Am 28.02.2017 um 21:54 schrieb Johannes Schindelin:
Hi Junio,
On Tue, 28 Feb 2017, Junio C Hamano wrote:
René Scharfe <l.s.r@xxxxxx> writes:
Am 28.02.2017 um 15:28 schrieb Jeff King:
It looks from the discussion like the sanest path forward is our own
signed-64bit timestamp_t. That's unfortunate compared to using the
standard time_t, but hopefully it would reduce the number of knobs
(like TIME_T_IS_INT64) in the long run.
Glibc will get a way to enable 64-bit time_t on 32-bit platforms
eventually (https://sourceware.org/glibc/wiki/Y2038ProofnessDesign).
Can platforms that won't provide a 64-bit time_t by 2038 be actually
used at that point? How would we get time information on them? How
would a custom timestamp_t help us?
That's a sensible "wait, let's step back a bit". I take it that you are
saying "time_t is just fine", and I am inclined to agree.

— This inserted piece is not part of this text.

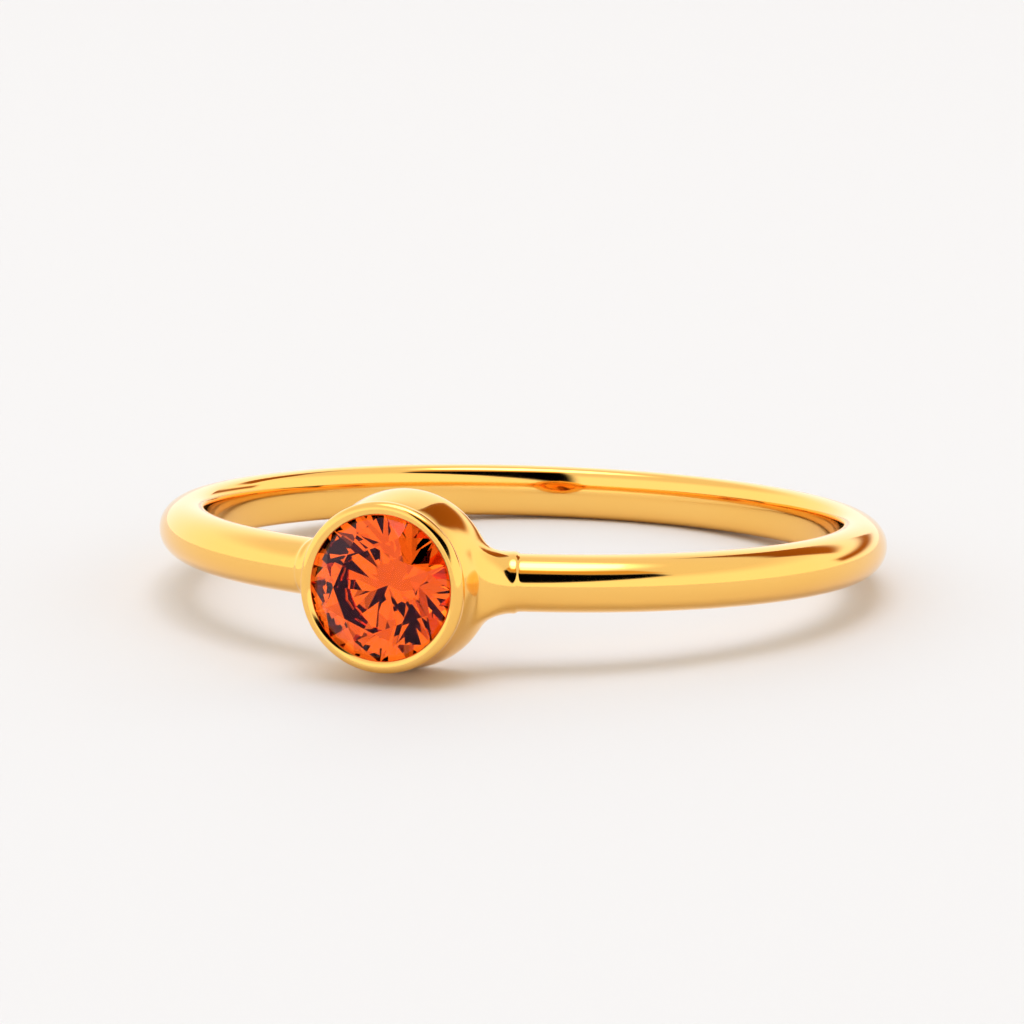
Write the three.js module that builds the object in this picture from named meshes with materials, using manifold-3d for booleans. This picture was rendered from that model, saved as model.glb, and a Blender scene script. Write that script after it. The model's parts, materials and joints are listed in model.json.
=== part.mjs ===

Right now, they may be able to have future timestamps ranging to
year 2100 and switching to time_t would limit their ability to
express future time to 2038 but they would be able to express
timestamp in the past to cover most of 20th century. Given that
these 32-bit time_t software platforms will die off before year 2038
(either by underlying hardware getting obsolete, or software updated
to handle 64-bit time_t), the (temporary) loss of 2038-2100 range
would not be too big a deal to warrant additional complexity.
You seem to assume that time_t is required to be signed. But from my
understanding that is only guaranteed by POSIX, not by ISO C.
We may very well buy ourselves a ton of trouble if we decide to switch to
`time_t` rather than to `int64_t`.
True, and time_t doesn't even have to be an integer type. But which
platforms capable of running git use something else than int32_t or int64_t?